◆ **Instruction**
Which lines run from the first one up to and including the one with "point of the"? Print exactly those.

'''

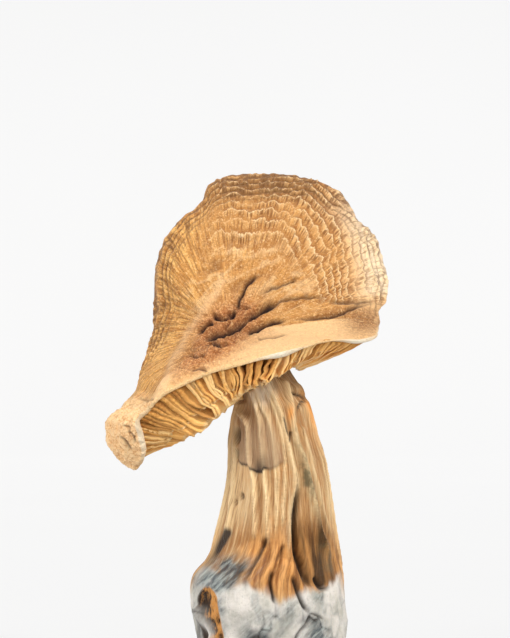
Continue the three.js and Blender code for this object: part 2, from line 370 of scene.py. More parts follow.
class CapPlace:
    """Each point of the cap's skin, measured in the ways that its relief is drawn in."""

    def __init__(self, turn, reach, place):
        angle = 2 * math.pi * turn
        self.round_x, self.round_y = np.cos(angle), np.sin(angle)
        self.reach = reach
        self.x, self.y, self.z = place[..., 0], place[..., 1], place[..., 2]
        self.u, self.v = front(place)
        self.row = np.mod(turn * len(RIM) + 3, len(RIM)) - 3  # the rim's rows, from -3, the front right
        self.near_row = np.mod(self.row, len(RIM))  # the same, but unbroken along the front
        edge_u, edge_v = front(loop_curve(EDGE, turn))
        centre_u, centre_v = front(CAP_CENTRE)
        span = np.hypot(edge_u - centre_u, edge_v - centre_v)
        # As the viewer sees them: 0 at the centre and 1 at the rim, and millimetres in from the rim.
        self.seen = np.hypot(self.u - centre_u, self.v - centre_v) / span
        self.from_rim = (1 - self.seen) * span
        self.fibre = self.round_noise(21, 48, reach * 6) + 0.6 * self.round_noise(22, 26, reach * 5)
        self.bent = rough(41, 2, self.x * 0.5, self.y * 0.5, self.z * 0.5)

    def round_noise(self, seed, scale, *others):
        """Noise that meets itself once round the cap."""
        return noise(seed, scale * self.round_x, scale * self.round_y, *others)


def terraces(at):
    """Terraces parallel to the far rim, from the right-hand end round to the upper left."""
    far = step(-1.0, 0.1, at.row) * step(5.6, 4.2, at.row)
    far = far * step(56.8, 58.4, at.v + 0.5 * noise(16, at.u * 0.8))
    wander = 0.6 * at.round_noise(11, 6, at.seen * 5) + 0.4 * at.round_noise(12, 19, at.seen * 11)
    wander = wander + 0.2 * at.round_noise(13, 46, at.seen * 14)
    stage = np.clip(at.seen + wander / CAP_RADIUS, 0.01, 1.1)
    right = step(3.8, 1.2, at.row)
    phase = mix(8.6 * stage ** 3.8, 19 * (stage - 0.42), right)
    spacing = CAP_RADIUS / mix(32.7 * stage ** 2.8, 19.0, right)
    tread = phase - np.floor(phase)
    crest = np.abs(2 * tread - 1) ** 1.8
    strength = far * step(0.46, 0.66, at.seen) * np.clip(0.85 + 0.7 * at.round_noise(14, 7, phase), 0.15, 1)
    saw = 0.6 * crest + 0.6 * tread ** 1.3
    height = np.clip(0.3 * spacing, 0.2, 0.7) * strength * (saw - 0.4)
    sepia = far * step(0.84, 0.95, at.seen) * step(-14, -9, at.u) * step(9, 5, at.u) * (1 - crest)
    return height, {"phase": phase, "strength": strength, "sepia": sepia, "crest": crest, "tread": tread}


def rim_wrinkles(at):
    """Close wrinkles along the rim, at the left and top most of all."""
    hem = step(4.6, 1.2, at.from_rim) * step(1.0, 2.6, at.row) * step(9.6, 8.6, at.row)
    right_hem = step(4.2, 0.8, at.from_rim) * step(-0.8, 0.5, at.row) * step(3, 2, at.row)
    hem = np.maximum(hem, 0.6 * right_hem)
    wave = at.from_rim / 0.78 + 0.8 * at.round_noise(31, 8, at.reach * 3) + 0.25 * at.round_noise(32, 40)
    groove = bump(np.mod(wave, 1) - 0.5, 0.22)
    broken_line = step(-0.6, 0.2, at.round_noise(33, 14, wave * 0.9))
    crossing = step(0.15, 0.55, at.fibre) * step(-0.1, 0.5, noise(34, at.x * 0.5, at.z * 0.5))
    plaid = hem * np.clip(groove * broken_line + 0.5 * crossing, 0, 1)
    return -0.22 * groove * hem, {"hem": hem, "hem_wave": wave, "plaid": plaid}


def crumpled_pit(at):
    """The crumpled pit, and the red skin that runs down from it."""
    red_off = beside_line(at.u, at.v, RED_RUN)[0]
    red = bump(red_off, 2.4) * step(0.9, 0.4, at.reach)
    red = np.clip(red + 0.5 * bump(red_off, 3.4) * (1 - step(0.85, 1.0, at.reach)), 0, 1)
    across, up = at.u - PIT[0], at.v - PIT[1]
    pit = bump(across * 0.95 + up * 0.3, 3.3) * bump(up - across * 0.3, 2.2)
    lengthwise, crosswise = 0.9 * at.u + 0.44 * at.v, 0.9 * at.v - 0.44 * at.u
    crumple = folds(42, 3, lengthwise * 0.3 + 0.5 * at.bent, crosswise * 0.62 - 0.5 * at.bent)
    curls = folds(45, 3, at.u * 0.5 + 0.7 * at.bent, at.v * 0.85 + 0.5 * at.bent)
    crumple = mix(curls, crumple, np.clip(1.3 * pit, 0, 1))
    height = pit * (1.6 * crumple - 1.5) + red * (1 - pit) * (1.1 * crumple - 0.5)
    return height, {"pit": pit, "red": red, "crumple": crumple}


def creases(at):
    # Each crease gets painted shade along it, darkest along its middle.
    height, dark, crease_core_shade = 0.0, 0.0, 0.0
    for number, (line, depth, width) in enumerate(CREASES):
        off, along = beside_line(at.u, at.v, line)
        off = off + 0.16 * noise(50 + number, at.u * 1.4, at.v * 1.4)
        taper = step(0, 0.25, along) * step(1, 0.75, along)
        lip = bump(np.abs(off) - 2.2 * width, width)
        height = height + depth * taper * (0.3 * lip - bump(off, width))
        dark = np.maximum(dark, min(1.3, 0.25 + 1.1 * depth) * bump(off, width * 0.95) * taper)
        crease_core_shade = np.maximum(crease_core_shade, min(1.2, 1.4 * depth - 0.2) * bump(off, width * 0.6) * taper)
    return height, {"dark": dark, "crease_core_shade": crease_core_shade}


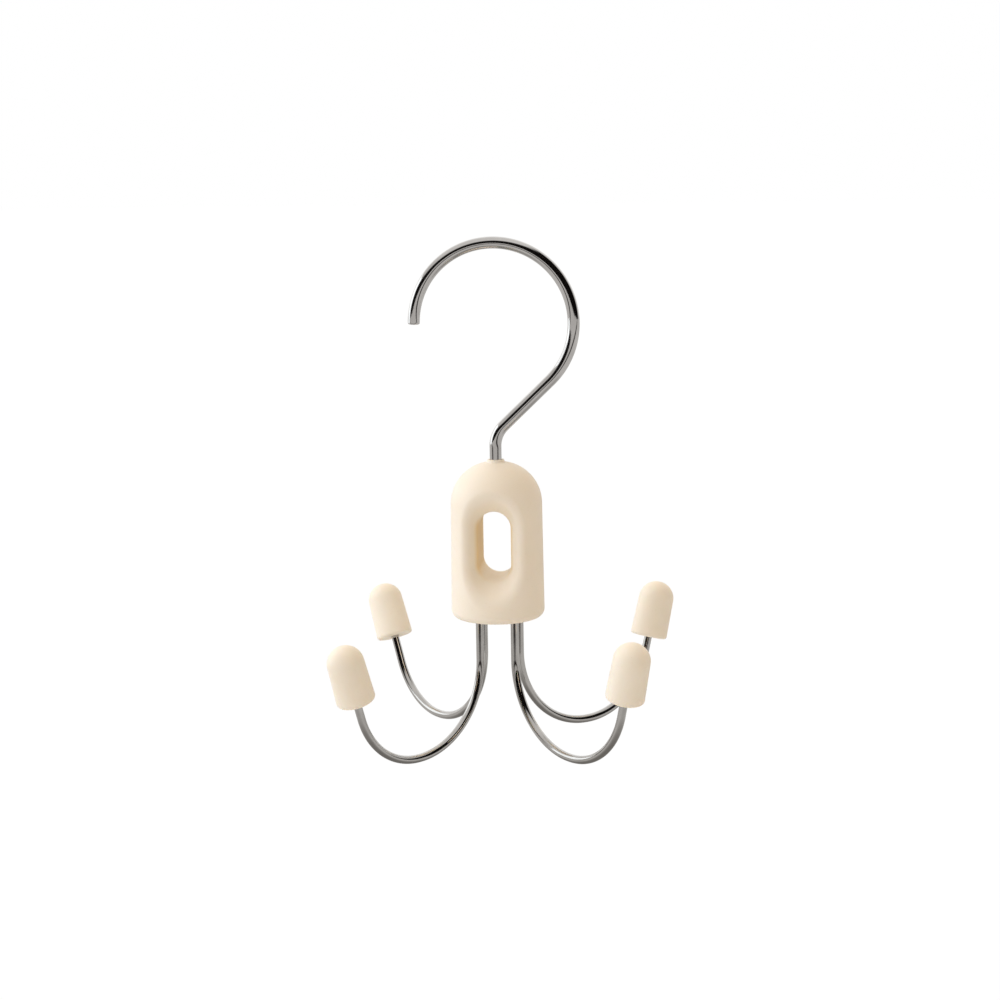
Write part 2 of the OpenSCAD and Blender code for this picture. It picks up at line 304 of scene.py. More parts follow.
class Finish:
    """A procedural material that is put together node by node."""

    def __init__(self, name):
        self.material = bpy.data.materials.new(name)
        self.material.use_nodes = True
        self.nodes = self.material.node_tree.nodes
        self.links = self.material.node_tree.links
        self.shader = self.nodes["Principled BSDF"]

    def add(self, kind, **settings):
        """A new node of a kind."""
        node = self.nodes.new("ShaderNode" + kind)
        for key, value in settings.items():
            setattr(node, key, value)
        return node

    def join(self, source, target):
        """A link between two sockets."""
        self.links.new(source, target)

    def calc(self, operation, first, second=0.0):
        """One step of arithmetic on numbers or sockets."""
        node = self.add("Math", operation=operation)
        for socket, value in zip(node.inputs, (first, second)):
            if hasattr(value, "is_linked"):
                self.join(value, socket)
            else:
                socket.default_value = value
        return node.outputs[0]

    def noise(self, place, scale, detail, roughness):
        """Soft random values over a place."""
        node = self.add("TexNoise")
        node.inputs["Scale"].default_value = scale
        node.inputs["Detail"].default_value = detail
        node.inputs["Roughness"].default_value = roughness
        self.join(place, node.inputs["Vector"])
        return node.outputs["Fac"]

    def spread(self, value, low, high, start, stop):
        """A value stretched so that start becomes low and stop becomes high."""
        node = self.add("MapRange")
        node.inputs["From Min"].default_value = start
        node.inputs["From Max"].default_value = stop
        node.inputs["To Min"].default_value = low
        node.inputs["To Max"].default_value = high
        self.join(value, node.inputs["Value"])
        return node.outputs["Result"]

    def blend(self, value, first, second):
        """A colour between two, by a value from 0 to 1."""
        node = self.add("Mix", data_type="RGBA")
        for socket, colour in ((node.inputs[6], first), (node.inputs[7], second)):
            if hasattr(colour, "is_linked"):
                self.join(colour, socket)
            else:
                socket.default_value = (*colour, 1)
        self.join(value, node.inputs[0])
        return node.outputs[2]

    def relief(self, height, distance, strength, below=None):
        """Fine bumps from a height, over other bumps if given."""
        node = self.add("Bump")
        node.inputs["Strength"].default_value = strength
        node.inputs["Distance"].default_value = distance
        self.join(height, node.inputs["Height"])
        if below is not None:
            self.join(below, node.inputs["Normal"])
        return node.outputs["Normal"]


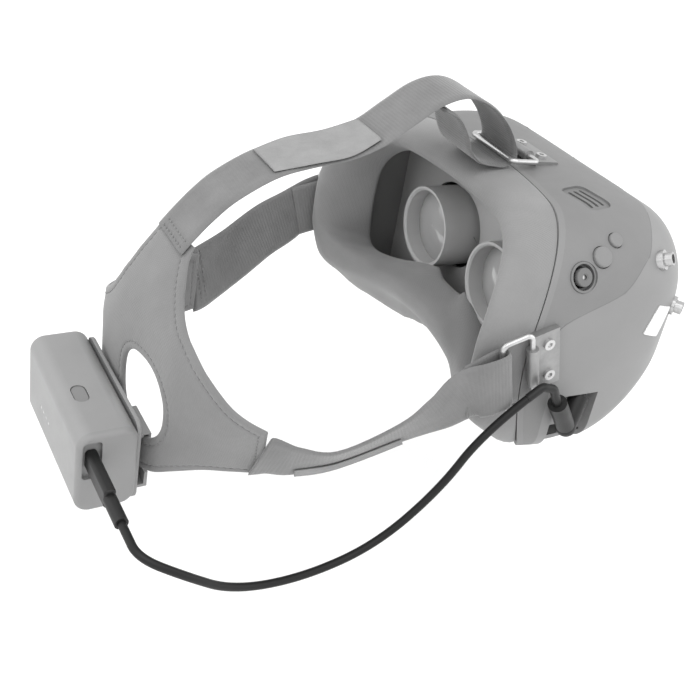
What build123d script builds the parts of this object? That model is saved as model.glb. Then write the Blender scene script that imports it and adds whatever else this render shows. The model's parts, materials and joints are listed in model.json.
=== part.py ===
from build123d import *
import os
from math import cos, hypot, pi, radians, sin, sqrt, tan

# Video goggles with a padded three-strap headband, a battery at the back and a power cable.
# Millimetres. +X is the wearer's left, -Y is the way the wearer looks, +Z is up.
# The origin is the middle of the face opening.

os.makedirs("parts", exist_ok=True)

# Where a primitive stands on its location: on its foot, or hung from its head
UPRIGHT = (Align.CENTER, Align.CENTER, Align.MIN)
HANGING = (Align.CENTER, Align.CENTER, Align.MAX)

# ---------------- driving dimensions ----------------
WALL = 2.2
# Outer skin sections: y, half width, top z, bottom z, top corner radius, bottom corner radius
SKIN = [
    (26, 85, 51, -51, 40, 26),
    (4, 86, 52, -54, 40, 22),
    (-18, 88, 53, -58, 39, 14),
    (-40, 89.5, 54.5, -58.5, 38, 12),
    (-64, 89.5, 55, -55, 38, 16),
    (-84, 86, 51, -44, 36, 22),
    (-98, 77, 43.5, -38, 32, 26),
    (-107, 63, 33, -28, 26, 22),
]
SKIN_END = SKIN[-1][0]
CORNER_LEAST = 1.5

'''

◆ **Result**
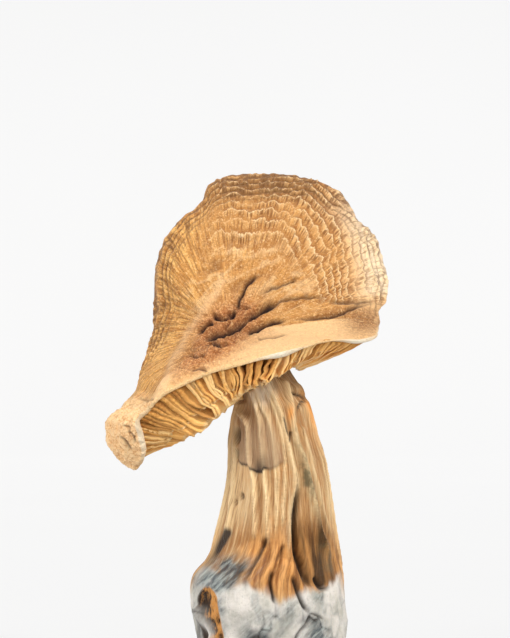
Continue the three.js and Blender code for this object: part 2, from line 370 of scene.py. More parts follow.
class CapPlace:
    """Each point of the cap's skin, measured in the ways that its relief is drawn in."""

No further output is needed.